화학공학소재연구정보센터
Journal of Chemical and Engineering Data, Vol.57, No.8, 2343-2349, 2012
Chemical and Thermophysical Characterization of 1,3,5-Triisopropylcyclohexane
The complex nature of finished fuels makes definitive studies on composition and combustion properties very difficult and uncertain. This has led to the adoption of fuel surrogate mixtures in such studies. The development of a surrogate mixture is itself a nontrivial process, and a surrogate mixture is often developed specifically for a given purpose. Often, thermophysical property surrogate mixtures cannot be used for examination of combustion properties, and vice versa.
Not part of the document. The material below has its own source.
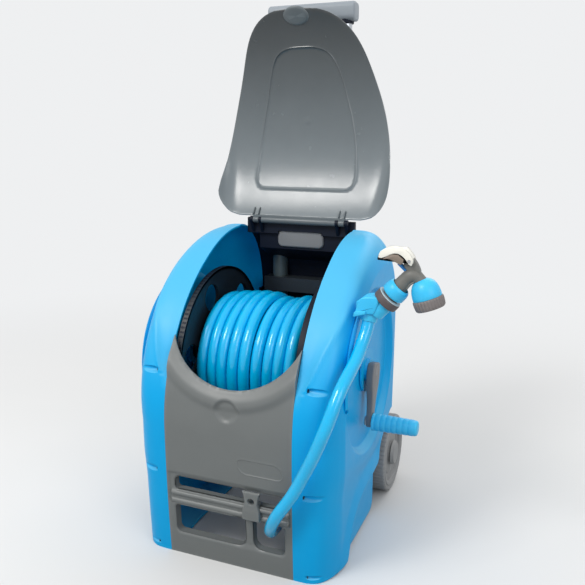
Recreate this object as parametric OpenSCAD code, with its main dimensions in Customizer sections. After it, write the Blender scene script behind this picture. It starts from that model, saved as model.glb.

Surrogates range in complexity from a single component to complex mixtures containing 20 or more components. A recent study on surrogate mixture development for diesel fuel used state-of-the-art techniques of C-13 and H-1 nuclear magnetic resonance (NMR) spectroscopy and the advanced distillation curve to characterize fuel composition and volatility, respectively. This work indicated the need for a multiply substituted, low cetane number, high molecular mass monocycloalkane surrogate mixture component. The addition of 1,3,5-triisopropylcyclohexane as a palette component was chosen to serve this need. Before this component can be used in any modeling or experimental effort, we first require some basic chemical and thermophysical properties. In this paper, we present chemical characterization results from gas chromatography with mass spectrometry, C-13 NMR spectrometry, isothermal Kovats' retention indices at (150 to 225) degrees C (on 5 % phenyl-95 %-dimethyl polysiloxane), and refractive indices at (20, 25, and 30) degrees C. We also present ambient pressure thermophysical property measurements: density, speed of sound, and derived adiabatic compressibility from (5 to 70) degrees C and kinematic viscosity from (20 to 100) degrees C. These properties and characterization parameters are critical to the successful application of 1,3,5-triisopropylcyclohexane in experimental and modeling studies of surrogate diesel fuels.